Measuring and Testing Capacitors

  • A capacitance meter is a piece of test equipment specifically designed to measure the capacitance value of capacitors.
  • For nonelectrolytic capacitors, lead polarity does not matter.
  • Discharge the capacitor before applying the meter.
  • It is important to know conversions from nanofarads to micro- or picofarads because meters do not measure nanofarads.

Leakage Resistance of a Capacitor

  • Leakage resistance is a resistance in parallel with a capacitor that represents all leakage paths through which a capacitor can discharge.
  • There are three leakage paths of possible discharge:
  • Through the dielectric.
  • Across the insulated case or body between the capacitor leads.
  • Through the air surrounding the capacitor.

Troubles in Capacitors

  • Open- or short-circuited capacitors are useless because they cannot store charge.
  • The leaky capacitor is equivalent to a partial short circuit: it loses its insulating properties gradually, lowering its resistance.
  • Except for electrolytes, capacitors do not deteriorate with age while stored, since there is no applied voltage.
  • All capacitors can change value over time, but some are more prone to change than others. Ceramic capacitors often change the value by 10 to 15% during the first year.
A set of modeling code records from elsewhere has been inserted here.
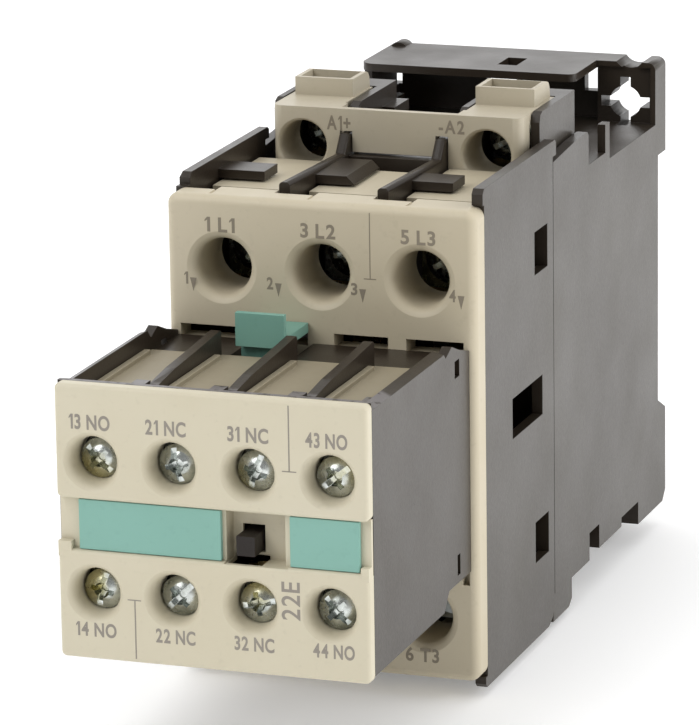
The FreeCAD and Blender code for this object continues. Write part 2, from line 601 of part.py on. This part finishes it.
def aux_front_cover():
    """Cream cover in two halves joined by a recessed band with the label seats and the plunger's window."""
    x0 = AUX_X - AUX_HALF + 0.3
    x1 = AUX_X + AUX_HALF
    back = AUX_FRONT + AUX_COVER - 0.1
    window_x0 = LABEL_LEFT[1] + 0.4
    window_x1 = AUX_WALLS[2] - 1.0      # the window's deep part clears the partition behind it
    shapes = [
        rounded_plate(x0, x1, AUX_FRONT, back, BAND_TOP, 13.3, 0.6, 0.75),
        rounded_plate(x0, x1, AUX_FRONT, back, -24.4, BAND_BOTTOM, 0.6, 0.75),
        box(x0 + 0.05, x0 + 1.9, AUX_FRONT + 0.1, back, BAND_BOTTOM - 1.0, BAND_BOTTOM + 1.1),
        box(LABEL_RIGHT[1] + 0.2, x1 - 0.05, AUX_FRONT + 0.1, back, BAND_BOTTOM - 1.0, BAND_BOTTOM + 0.8),
        box(x0 + 0.05, x1 - 0.05, AUX_FRONT + 1.3, back, BAND_BOTTOM - 0.1, BAND_TOP + 0.1),
        box(window_x0 - 0.2, window_x1 + 0.2, back - 0.1, WINDOW_Y + 0.6, BAND_BOTTOM - 0.8, BAND_TOP + 0.2),
    ]
    tools = []
    for x in AUX_POLES:
        for z in (AUX_LINE_Z, AUX_LOAD_Z):
            shapes.append(rod(POCKET_R + 0.9, x, z, back - 0.1, AUX_FRONT + AUX_BOSS))
            tools.append(rod(POCKET_R, x, z, AUX_FRONT - 1, AUX_FRONT + AUX_BOSS + 1))
            tools.append(cone(POCKET_R + 0.95, POCKET_R + 0.6, x, z, AUX_FRONT, AUX_FRONT + 0.25))
            tools.append(cone(POCKET_R + 0.6, POCKET_R + 0.25, x, z, AUX_FRONT + 0.25, AUX_FRONT + 0.8))
            tools.append(cone(POCKET_R + 0.25, POCKET_R, x, z, AUX_FRONT + 0.8, AUX_FRONT + 1.8))
    through = WINDOW_Y + 2.0
    for x, y in ((window_x1, WINDOW_Y), (LABEL_RIGHT[0] - 0.15, AUX_FRONT + 1.3)):
        tools.append(box(window_x0, x, AUX_FRONT - 1, y, BAND_BOTTOM - 0.2, BAND_TOP - 0.1))
    tools.append(box(PLUNGER[0] - 0.25, PLUNGER[1] + 0.25, AUX_FRONT, through, PLUNGER[2] - 0.25, PLUNGER[3] + 0.8))
    tools.append(box(window_x0 + 0.2, 6.4, AUX_FRONT + 0.8, through, BAND_BOTTOM - 1.0, BAND_BOTTOM + 0.3))
    for lx0, lx1 in (LABEL_LEFT, LABEL_RIGHT):
        tools.append(box(lx0, lx1, AUX_FRONT - 1, AUX_FRONT + 1.3, BAND_BOTTOM, BAND_TOP))
    return cut(fuse(shapes), tools)


def label(x0, x1):
    return box(x0 + 0.08, x1 - 0.08, AUX_FRONT + 0.45, AUX_FRONT + 1.28, BAND_BOTTOM + 0.08, BAND_TOP - 0.08)


def aux_terminal_strip(x, side):
    """Bent brass strip: terminal plate behind the pocket, and a leg back to the fixed tip."""
    z = (AUX_LINE_Z if side > 0 else AUX_LOAD_Z) - AUX_SCREW_DROP
    plate_y = AUX_FRONT + 8.5
    plate = box(x - 3.4, x + 3.4, plate_y, plate_y + 1.0, z - 3.8, z + 3.8)
    mid = z - side * 3.6
    leg = box(x - 2.0, x + 2.0, plate_y, -109.0, mid - 0.5, mid + 0.5)
    return cut(fuse([plate, leg]), [rod(1.6, x, z, plate_y - 1, plate_y + 2)])


def aux_strips(side):
    return [aux_terminal_strip(x, side) for x in AUX_POLES]


def aux_screws(z):
    return [slotted_screw(x, z - AUX_SCREW_DROP, AUX_FRONT + 2.3, 2.75, 2.6, 1.45, 7.0) for x in AUX_POLES]


def aux_washers(z):
    return [clamp_washer(x, z - AUX_SCREW_DROP, AUX_FRONT + 7.4, 3.4, 1.0, 1.6) for x in AUX_POLES]


def aux_carrier():
    """The auxiliary contacts' moving carrier, with the plunger that shows in the window."""
    plunger = box(PLUNGER[0], PLUNGER[1], AUX_FRONT + 0.6, -111.0, PLUNGER[2], PLUNGER[3])
    body = block(AUX_X, 19.0, -111.1, -106.0, AUX_CORE_Z, 1.9)
    stem = block(0.0, 3.4, -106.1, -92.6, MAGNET_Z, 2.4)
    windows = [block(x, 1.9, -110.0, -107.2, AUX_CORE_Z, 5.0) for x in AUX_POLES]
    return cut(fuse([plunger, body, stem]), windows)


def aux_bridges():
    return [block(x, 1.8, -108.2, -107.4, AUX_CORE_Z, 4.6) for x in AUX_POLES]


def release_latch():
    """Slide on top of the block: press it to free the block from the contactor."""
    x = LATCH_X
    grip = box(x - 3.55, x + 3.55, -103.4, -102.4, 11.0, 15.75)
    foot = box(x - 3.55, x + 3.8, -102.5, -94.3, 11.2, 12.6)
    leg = box(x - 3.4, x + 3.4, -101.6, -100.2, 7.8, 11.3)
    return fuse([grip, foot, leg])


def main():
    os.makedirs("parts", exist_ok=True)
    save("rear_housing", [rear_housing()])
    save("rail_hooks", rail_hooks())
    save("rail_clip", [rail_clip()])
    save("front_housing", [front_housing()])
    save("front_cover", [front_cover()])
    save("lower_cheeks", [lower_cheeks()])
    save("coil_terminal_block", [coil_terminal_block()])
    save("lower_terminal_cover", [lower_terminal_cover()])
    save("coil_terminal_plates", coil_terminal_plates())
    save("coil_clamp_washers", [clamp_washer(s * COIL_X, COIL_Z, -50.2, 2.9, 1.0, 1.6) for s in (-1, 1)])
    save("coil_terminal_screws", [slotted_screw(s * COIL_X, COIL_Z, -52.5, 2.9, 2.2, 1.45, 5.0) for s in (-1, 1)])
    save("line_terminal_screws", terminal_screws(LINE_Z))
    save("load_terminal_screws", terminal_screws(LOAD_Z))
    save("line_clamp_washers", terminal_washers(LINE_Z))
    save("load_clamp_washers", terminal_washers(LOAD_Z))
    save("line_contact_strips", [fixed_contact(x, 1) for x in POLES])
    save("load_contact_strips", [fixed_contact(x, -1) for x in POLES])
    save("fixed_contact_tips", fixed_tips())
    save("contact_carrier", [contact_carrier()])
    save("moving_bridges", moving_bridges())
    save("moving_contact_tips", moving_tips())
    save("bridge_springs", bridge_springs())
    save("armature", [armature()])
    save("magnet_yoke", [magnet_yoke()])
    save("coil_bobbin", [coil_bobbin()])
    save("coil_winding", [coil_winding()])
    save("return_springs", return_springs())
    save("spring_seats", spring_seats())
    save("aux_housing", [aux_housing()])
    save("aux_channel_frame", aux_channel_frame())
    save("aux_front_cover", [aux_front_cover()])
    save("aux_label_left", [label(*LABEL_LEFT)])
    save("aux_label_right", [label(*LABEL_RIGHT)])
    save("aux_upper_strips", aux_strips(1))
    save("aux_lower_strips", aux_strips(-1))
    save("aux_upper_screws", aux_screws(AUX_LINE_Z))
    save("aux_lower_screws", aux_screws(AUX_LOAD_Z))
    save("aux_upper_washers", aux_washers(AUX_LINE_Z))
    save("aux_lower_washers", aux_washers(AUX_LOAD_Z))
    save("aux_carrier", [aux_carrier()])
    save("aux_bridges", aux_bridges())
    save("release_latch", [release_latch()])


main()
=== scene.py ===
"""Looks of the din rail contactor: materials, rounded edges, print, studio and camera, on the CAD frame."""
import math

import bmesh
import bpy
from mathutils import Matrix, Vector


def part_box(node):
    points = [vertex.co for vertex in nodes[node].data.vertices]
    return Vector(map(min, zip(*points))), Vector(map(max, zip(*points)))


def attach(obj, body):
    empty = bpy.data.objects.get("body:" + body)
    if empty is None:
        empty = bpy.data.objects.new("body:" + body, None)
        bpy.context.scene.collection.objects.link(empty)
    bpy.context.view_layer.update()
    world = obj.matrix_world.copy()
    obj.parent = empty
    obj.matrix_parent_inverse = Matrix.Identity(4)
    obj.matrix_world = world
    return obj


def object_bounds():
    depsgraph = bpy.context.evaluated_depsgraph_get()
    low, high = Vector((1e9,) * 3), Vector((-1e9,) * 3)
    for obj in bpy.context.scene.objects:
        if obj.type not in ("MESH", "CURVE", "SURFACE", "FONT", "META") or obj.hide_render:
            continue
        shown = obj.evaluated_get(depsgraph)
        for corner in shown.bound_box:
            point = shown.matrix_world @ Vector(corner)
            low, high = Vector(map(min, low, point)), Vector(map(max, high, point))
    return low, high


MM = 0.001                  # metres in a millimetre
PLASTIC_GRAIN = 2600.0      # features per metre of the moulded grain
EDGE_SEGMENTS = 2
EDGE_ANGLE = math.radians(28)
FLAT_ANGLE = math.radians(0.4)
PRINT_LIFT = 0.012          # the print stands this far in front of its face, in millimetres
PRINT_BOLD = 0.03           # how far a character's outline is grown, in the text's own units
PRINT_THIN = 0.012
WORD_GAP = 0.30
LETTER_GAP = 0.10
FLAG = (0.13, 0.15, 0.24)   # the flag of the figure 1: its width, and how far its tip's two corners hang
AUX_SCUFF = (-126.5, 10.5)  # the scraped patch of the auxiliary block: in front of this y, above this z

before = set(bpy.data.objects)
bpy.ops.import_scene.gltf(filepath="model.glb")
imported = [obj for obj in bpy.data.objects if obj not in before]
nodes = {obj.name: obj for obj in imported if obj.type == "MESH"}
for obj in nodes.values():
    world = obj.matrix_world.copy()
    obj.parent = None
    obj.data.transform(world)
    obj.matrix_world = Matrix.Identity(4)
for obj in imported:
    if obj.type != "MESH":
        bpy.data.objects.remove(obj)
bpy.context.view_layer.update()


# ---------------------------------------------------------------- shader nodes

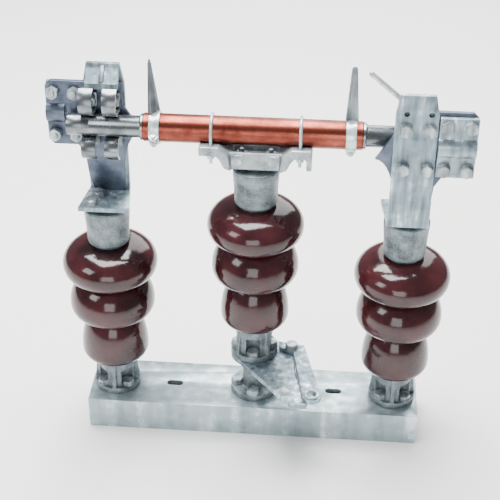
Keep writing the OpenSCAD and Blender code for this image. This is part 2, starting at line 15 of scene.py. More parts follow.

Checking Capacitors with an Ohmmeter

  • The highest ohm range, such as R x 1 MΩ is preferable.
  • Disconnect one side of the capacitor from the circuit to eliminate any parallel resistance paths that can lower the resistance.
  • Keep fingers off the connection, since body resistance lowers the reading.
  • For a good capacitor, the meter pointer moves quickly toward the low-resistance side of the scale and then slowly recedes toward infinity.
  • When the pointer stops moving, the reading is the dielectric resistance of the capacitor which is normally very high.
  • Electrolytic capacitors will usually measure a much lower resistance of about 500 kΩ to 10 MΩ.
  • NOTE: In all cases, discharge the capacitor before checking with the ohmmeter.
  • When the ohmmeter is initially connected, its battery charges the capacitor.
  • This charging current is the reason the meter pointer moves away from infinity.